Faith in the superiority of the leader’s instincts over evidence and reason. Trump tells us, over and over, to “trust me” because he’ll “make a better deal.”  He talks about his business experience but what he really means is that he was born to a certain kind of wisdom.  Like the pimply adolescents of my youth, Trump’s fans want toughness, decisiveness, confidence far more than thought and reason.  They love that he speaks spontaneously.  It feels authentic to them.  They don’t care about lots of thought. They don’t even like or trust it.  Thought and ‘excessive planning’ are effete.  Trump will know the right thing to do when the moment comes.  As Robert Tsai puts it in What Aryans See in Donald Trump: “He is the Aryan warrior, come to save whiteness itself.”

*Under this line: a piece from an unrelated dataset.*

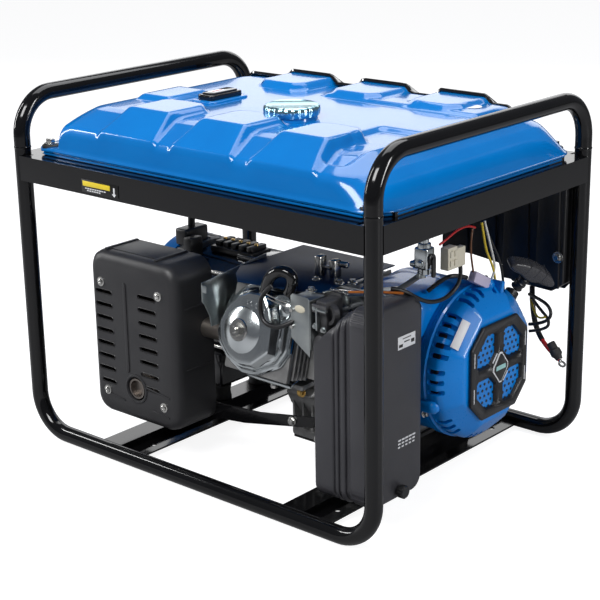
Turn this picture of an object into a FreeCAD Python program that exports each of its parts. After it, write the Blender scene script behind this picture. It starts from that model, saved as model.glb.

I have been following politics for over sixty years.  I was brought up during the McCarthy scare, which was horrifying in its indiscriminate scapegoating of “Reds” and the way that it made so many millions too timid to raise their voices against anything that wasn’t “red blooded American.”  Donald Trump may have the ability and the audience to replicate the Red Scare but, more importantly, he has the potential to go much further.  His bullying of all who oppose him, his racism, his convenient nationalism, his lack of any consistent set of values, his capacity to marshal the worst in American culture is more reminiscent, still, of Benito Mussolini.